Whisper: Speech Recognition Trained on Web-Scale Weak Supervision

TL;DR

Whisper showed that large, diverse, weakly supervised audio data can produce robust multilingual speech recognition and translation models.

What problem it solves

Speech recognition systems often work well on clean benchmark data but degrade with accents, noise, domains, and languages. Whisper targets robustness by training on a much broader mixture of audio and transcript data rather than optimizing narrowly for one dataset.

The core method

Whisper uses a sequence-to-sequence Transformer trained on large-scale weakly supervised audio from the web. The same model handles transcription, translation, language identification, and timestamped speech processing through task tokens and text outputs.

Key results

The paper reports strong robustness across many speech recognition datasets and languages, especially in zero-shot transfer.

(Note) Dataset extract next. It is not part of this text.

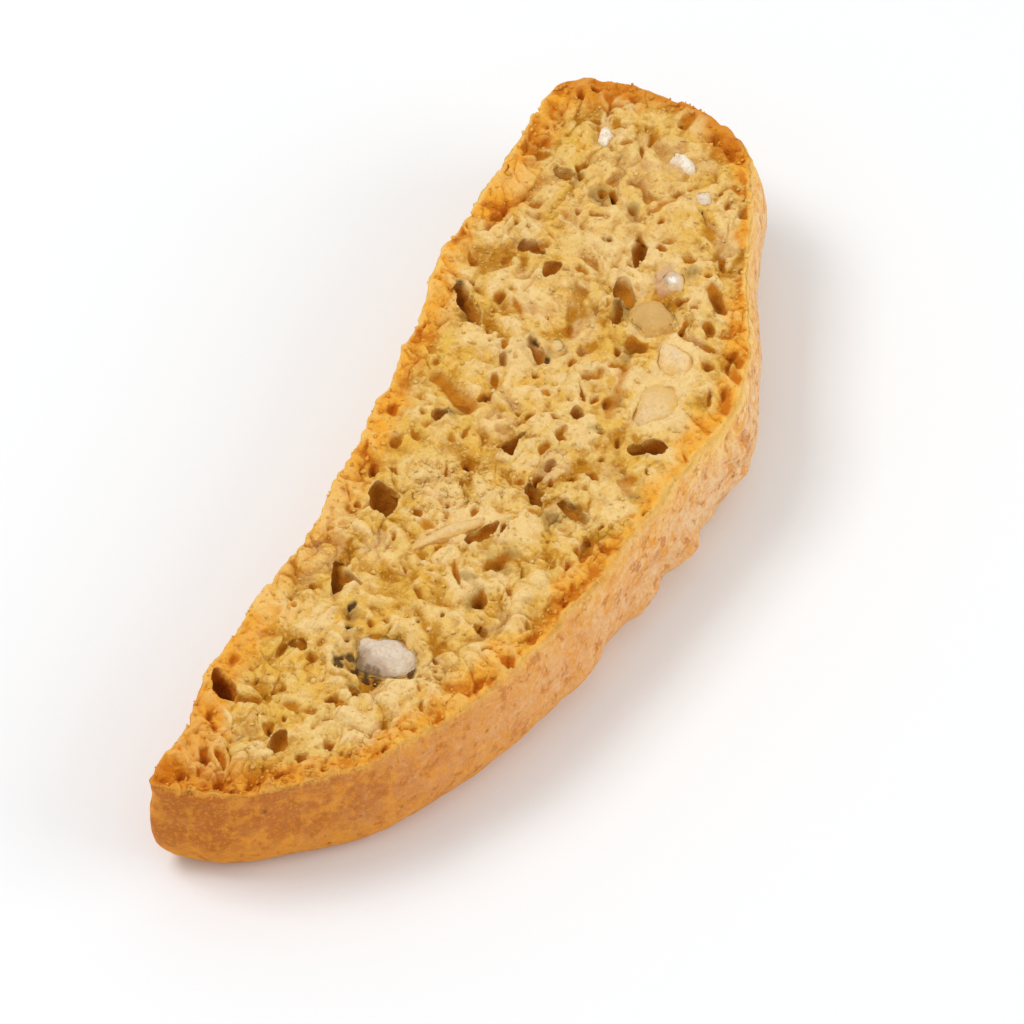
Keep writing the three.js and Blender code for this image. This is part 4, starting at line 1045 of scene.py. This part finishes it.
# Loose grains of crumb on the upper face: place + turn . (radii * ball), most where it is sandy or near
# the rim
grains = {"count": 1500, "radius": (0.11, 0.30), "rows": 4, "columns": 6, "seed": 5}


def makeGrains(upper, marks):
    g = grains
    draw = np.random.default_rng(g["seed"])
    x, y = upper[:, 0], upper[:, 1] - biscuit["middleShift"]
    sandy = 1 - smoothStep(0.5, 1.3, ellipseReach(x, y, *crumb["sandAt"]))
    wanted = (0.3 + 1.6 * sandy + 0.3 * bell(marks["edge"], 1.8, 1.3)) * (marks["sunk"] < 0.25)
    for name, nut in nuts.items():
        if "under" not in name:
            wanted = wanted * (np.hypot(*nutPlane(nut, x, y)) > 1.05)
    chosen = draw.choice(len(upper), g["count"], replace=False, p=wanted / wanted.sum())
    radius = mix(*g["radius"], draw.random(g["count"]) ** 2)
    ball = ballPoints(g["rows"], g["columns"])
    size = radius[:, None] * mix(0.45, 1.3, draw.random((g["count"], 3)))
    bumpy = mix(0.65, 1.25, draw.random((g["count"], len(ball), 1)))
    axes, _ = np.linalg.qr(draw.normal(size=(g["count"], 3, 3)))
    axes *= np.sign(np.linalg.det(axes))[:, None, None]
    shape = np.einsum("nij,npj->npi", axes, size[:, None] * ball[None] * bumpy)
    middle = upper[chosen] + np.stack([0 * radius, 0 * radius, 0.35 * radius], axis=1)
    places = (middle[:, None] + shape).reshape(-1, 3)
    count = len(ball)
    quads, caps = ballFaces(count, g["columns"])
    first = np.arange(g["count"])[:, None, None] * count
    faces = (quads[None] + first).reshape(-1, 4).tolist() + (caps[None] + first).reshape(-1, 3).tolist()
    each = {key: marks[key][chosen] for key in ("edge", "toast", "stainAndShade", "pale", "blush", "baked")}
    each.update({"sunk": 0 * radius, "ridge": mix(-0.05, 0.4, draw.random(g["count"])), "fleck": 0 * radius,
                 "shell": 0 * radius})
    spread = {key: np.repeat(values, count) for key, values in each.items()}
    return makeMesh("crumb_grains", places, faces, spread)


# Finishes

# a screen colour from 0 to 255 as light: v / 12.92 when dark, ((v + 0.055) / 1.055)^2.4 above that
def linearColour(red, green, blue):
    values = [channel / 255 for channel in (red, green, blue)]
    return (*(v / 12.92 if v <= 0.04045 else ((v + 0.055) / 1.055) ** 2.4 for v in values), 1.0)


# A material in the making: a principled shader, and each point's place in millimetres
class Finish:
    def __init__(self, name):
        self.material = bpy.data.materials.new(name)
        self.material.use_nodes = True
        self.nodes, self.links = self.material.node_tree.nodes, self.material.node_tree.links
        self.shader = self.nodes["Principled BSDF"]
        coordinates = self.nodes.new("ShaderNodeTexCoord")
        toMillimetres = self.nodes.new("ShaderNodeVectorMath")
        toMillimetres.operation = "SCALE"
        toMillimetres.inputs["Scale"].default_value = 1 / millimetre
        self.links.new(coordinates.outputs["Object"], toMillimetres.inputs[0])
        self.place = toMillimetres.outputs[0]

    # another node's output is linked to the socket, and anything else is set in it
    def put(self, value, socket):
        if isinstance(value, bpy.types.NodeSocket):
            self.links.new(value, socket)
        else:
            socket.default_value = value

    # the mesh's own mark of this name
    def attribute(self, name):
        node = self.nodes.new("ShaderNodeAttribute")
        node.attribute_name = name
        return node.outputs["Fac"]

    # size is the pattern's size in millimetres, stretch its scale on each axis
    def noise(self, size, detail=2.0, rough=0.5, bend=0.0, stretch=None):
        node = self.nodes.new("ShaderNodeTexNoise")
        node.inputs["Scale"].default_value = 1 / size
        node.inputs["Detail"].default_value = detail
        node.inputs["Roughness"].default_value = rough
        node.inputs["Distortion"].default_value = bend
        self.links.new(self.stretched(stretch), node.inputs["Vector"])
        return node.outputs["Fac"]

    # distance to the nearest of scattered centres, and that centre's own chance as a colour
    def spots(self, size):
        node = self.nodes.new("ShaderNodeTexVoronoi")
        node.inputs["Scale"].default_value = 1 / size
        self.links.new(self.place, node.inputs["Vector"])
        return node.outputs["Distance"], node.outputs["Color"]

    # place * stretch on each axis
    def stretched(self, stretch):
        if stretch is None:
            return self.place
        node = self.nodes.new("ShaderNodeMapping")
        node.inputs["Scale"].default_value = stretch
        self.links.new(self.place, node.inputs["Vector"])
        return node.outputs[0]

    # from 0 at low to 1 at high, times share
    def ramp(self, value, low, high, share=1.0):
        node = self.nodes.new("ShaderNodeMapRange")
        node.interpolation_type = "SMOOTHSTEP"
        node.inputs["From Min"].default_value = low
        node.inputs["From Max"].default_value = high
        node.inputs["To Max"].default_value = share
        self.put(value, node.inputs["Value"])
        return node.outputs["Result"]

    def math(self, operation, a, b):
        node = self.nodes.new("ShaderNodeMath")
        node.operation = operation
        self.put(a, node.inputs[0])
        self.put(b, node.inputs[1])
        return node.outputs[0]

    # value + (noise - 1/2) * amount
    def wander(self, value, size, amount, detail=3.0):
        centred = self.math("SUBTRACT", self.noise(size, detail), 0.5)
        return self.math("ADD", value, self.math("MULTIPLY", centred, amount))

    # a + (b - a) * share
    def colour(self, share, a, b):
        node = self.nodes.new("ShaderNodeMix")
        node.data_type = "RGBA"
        self.put(share, node.inputs["Factor"])
        self.put(a, node.inputs["A"])
        self.put(b, node.inputs["B"])
        return next(out for out in node.outputs if out.type == "RGBA")

    # the normal of the surface raised by height * distance, distance in millimetres
    def bump(self, height, distance):
        node = self.nodes.new("ShaderNodeBump")
        node.inputs["Distance"].default_value = distance * millimetre
        node.inputs["Strength"].default_value = 1.0
        self.put(height, node.inputs["Height"])
        return node.outputs["Normal"]

    # a share of the light goes in and comes out within radius * scale, scale in millimetres
    def soften(self, weight, radius, scale):
        self.shader.inputs["Subsurface Weight"].default_value = weight
        self.shader.inputs["Subsurface Radius"].default_value = radius
        self.shader.inputs["Subsurface Scale"].default_value = scale * millimetre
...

Whisper is not always the best on every supervised benchmark, but it is broadly useful because it generalizes well without per-domain fine-tuning.

Why it matters

Whisper made speech recognition easier to adopt as infrastructure. Developers could use one open model family for transcription and translation across varied audio, which helped audio search, meeting tools, media workflows, accessibility, and dataset preparation.

Limits and open questions

Weak supervision brings noisy labels, web bias, and uneven language coverage. Speech systems also raise privacy and consent questions. In high-stakes settings, transcripts still need confidence checks, domain adaptation, and human review.

One line: Whisper traded narrow benchmark tuning for broad speech robustness.